Among the entries below, please repeat exactly and only the lines from the line containing "pieces += make_clamp_bolts(zinc)" to the line containing "points = [vertex.co", both lines included.

» EXERCISE MATERIAL:
──────
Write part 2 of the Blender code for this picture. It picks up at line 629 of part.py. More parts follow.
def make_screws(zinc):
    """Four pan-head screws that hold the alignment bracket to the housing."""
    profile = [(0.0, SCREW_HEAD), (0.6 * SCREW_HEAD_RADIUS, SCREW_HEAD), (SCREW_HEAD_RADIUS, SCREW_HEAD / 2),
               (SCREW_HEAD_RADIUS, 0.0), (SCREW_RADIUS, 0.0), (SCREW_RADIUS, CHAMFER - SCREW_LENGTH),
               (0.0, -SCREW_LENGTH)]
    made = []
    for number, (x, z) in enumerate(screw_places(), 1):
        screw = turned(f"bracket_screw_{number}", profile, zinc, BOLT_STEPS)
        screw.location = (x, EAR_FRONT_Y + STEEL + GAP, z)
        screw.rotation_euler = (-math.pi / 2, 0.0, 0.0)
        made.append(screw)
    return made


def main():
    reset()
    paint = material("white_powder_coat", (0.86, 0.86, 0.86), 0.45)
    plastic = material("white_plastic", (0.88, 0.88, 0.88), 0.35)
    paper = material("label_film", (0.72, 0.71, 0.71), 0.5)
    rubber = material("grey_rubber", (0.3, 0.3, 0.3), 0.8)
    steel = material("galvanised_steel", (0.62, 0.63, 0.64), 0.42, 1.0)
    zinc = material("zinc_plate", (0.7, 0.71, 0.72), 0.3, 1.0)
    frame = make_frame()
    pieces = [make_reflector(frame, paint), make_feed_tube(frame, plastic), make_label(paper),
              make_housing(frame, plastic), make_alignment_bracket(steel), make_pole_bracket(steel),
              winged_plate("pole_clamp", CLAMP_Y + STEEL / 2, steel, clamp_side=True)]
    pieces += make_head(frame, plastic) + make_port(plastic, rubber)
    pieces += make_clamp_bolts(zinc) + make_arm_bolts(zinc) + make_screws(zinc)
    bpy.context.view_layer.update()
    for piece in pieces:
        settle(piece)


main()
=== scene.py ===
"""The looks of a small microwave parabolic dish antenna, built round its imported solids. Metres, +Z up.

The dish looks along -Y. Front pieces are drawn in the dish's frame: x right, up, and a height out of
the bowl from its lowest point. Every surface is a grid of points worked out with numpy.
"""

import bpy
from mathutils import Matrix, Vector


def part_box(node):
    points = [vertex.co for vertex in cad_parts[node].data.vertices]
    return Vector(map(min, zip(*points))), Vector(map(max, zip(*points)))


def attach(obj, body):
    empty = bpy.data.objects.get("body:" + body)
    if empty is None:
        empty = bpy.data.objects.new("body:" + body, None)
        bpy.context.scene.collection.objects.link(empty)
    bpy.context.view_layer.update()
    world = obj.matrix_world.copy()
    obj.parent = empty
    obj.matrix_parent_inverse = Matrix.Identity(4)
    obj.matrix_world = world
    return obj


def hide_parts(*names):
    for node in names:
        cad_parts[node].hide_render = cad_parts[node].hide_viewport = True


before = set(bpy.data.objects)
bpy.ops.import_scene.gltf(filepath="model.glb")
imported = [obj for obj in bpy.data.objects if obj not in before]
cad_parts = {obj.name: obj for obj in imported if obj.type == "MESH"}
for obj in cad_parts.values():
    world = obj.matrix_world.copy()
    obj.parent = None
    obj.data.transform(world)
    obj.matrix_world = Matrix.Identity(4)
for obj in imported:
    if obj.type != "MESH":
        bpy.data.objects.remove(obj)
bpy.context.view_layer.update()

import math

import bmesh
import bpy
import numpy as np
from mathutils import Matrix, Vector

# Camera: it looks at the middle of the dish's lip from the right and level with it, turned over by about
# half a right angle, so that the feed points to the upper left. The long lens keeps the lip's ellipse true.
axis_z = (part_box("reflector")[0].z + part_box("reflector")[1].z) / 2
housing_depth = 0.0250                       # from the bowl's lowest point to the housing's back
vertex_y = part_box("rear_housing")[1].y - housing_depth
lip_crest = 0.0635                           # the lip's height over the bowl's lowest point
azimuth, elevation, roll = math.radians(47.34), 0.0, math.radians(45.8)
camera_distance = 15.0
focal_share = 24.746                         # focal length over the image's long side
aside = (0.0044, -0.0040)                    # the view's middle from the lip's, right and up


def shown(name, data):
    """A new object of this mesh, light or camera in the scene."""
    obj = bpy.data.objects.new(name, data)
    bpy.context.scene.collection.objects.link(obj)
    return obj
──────
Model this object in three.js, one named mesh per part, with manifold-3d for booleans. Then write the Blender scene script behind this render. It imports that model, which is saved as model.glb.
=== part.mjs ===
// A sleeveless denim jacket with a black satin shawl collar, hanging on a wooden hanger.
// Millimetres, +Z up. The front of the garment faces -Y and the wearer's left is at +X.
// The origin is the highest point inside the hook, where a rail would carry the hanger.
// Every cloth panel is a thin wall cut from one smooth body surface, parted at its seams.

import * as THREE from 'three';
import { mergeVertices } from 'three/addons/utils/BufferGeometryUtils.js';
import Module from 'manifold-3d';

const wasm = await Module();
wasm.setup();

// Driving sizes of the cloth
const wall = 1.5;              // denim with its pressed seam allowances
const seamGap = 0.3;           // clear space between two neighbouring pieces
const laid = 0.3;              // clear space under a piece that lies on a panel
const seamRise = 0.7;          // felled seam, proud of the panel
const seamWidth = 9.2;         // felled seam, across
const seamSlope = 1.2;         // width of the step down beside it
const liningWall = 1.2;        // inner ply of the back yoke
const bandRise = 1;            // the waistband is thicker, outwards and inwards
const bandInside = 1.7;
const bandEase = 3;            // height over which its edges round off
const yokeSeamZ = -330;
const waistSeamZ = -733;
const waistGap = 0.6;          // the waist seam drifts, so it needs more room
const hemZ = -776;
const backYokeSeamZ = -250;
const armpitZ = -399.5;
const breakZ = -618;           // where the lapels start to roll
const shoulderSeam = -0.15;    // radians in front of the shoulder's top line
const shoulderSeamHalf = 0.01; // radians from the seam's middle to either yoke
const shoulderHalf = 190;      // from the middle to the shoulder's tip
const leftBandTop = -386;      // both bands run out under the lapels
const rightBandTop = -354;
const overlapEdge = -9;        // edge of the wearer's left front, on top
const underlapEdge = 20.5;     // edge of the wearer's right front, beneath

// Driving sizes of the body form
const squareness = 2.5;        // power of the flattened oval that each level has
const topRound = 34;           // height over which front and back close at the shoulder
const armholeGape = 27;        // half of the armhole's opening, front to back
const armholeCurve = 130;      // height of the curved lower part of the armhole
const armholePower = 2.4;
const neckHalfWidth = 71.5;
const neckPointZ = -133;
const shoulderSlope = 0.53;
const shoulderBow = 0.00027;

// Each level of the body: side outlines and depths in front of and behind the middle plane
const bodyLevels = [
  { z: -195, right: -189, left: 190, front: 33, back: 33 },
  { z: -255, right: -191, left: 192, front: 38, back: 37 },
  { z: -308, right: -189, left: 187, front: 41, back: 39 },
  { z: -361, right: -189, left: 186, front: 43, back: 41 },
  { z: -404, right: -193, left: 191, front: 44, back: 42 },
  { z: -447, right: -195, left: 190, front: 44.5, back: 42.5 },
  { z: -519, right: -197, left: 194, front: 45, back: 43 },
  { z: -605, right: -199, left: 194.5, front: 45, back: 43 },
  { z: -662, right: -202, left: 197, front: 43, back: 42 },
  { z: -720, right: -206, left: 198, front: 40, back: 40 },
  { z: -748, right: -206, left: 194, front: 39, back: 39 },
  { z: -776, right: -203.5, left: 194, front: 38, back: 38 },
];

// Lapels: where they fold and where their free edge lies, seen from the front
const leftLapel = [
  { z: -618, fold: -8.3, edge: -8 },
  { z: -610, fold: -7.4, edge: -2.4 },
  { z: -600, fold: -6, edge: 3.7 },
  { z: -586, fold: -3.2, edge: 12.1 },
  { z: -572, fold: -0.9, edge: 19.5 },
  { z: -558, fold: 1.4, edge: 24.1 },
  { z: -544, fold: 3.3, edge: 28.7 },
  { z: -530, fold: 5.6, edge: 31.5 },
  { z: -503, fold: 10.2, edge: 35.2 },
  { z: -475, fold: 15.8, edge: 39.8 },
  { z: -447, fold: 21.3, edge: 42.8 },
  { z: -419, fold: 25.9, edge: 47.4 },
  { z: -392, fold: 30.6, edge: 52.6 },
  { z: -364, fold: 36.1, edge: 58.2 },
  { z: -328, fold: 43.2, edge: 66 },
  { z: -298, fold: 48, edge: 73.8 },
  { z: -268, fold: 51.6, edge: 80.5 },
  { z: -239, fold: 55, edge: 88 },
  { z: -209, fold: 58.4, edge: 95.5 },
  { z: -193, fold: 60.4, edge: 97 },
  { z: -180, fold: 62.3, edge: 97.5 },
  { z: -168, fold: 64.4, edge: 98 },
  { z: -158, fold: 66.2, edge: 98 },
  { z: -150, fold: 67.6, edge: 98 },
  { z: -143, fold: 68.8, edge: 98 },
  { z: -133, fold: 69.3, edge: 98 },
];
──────
» OUTPUT OF THE TASK:
    pieces += make_clamp_bolts(zinc) + make_arm_bolts(zinc) + make_screws(zinc)
    bpy.context.view_layer.update()
    for piece in pieces:
        settle(piece)


main()
=== scene.py ===
"""The looks of a small microwave parabolic dish antenna, built round its imported solids. Metres, +Z up.

The dish looks along -Y. Front pieces are drawn in the dish's frame: x right, up, and a height out of
the bowl from its lowest point. Every surface is a grid of points worked out with numpy.
"""

import bpy
from mathutils import Matrix, Vector


def part_box(node):
    points = [vertex.co for vertex in cad_parts[node].data.vertices]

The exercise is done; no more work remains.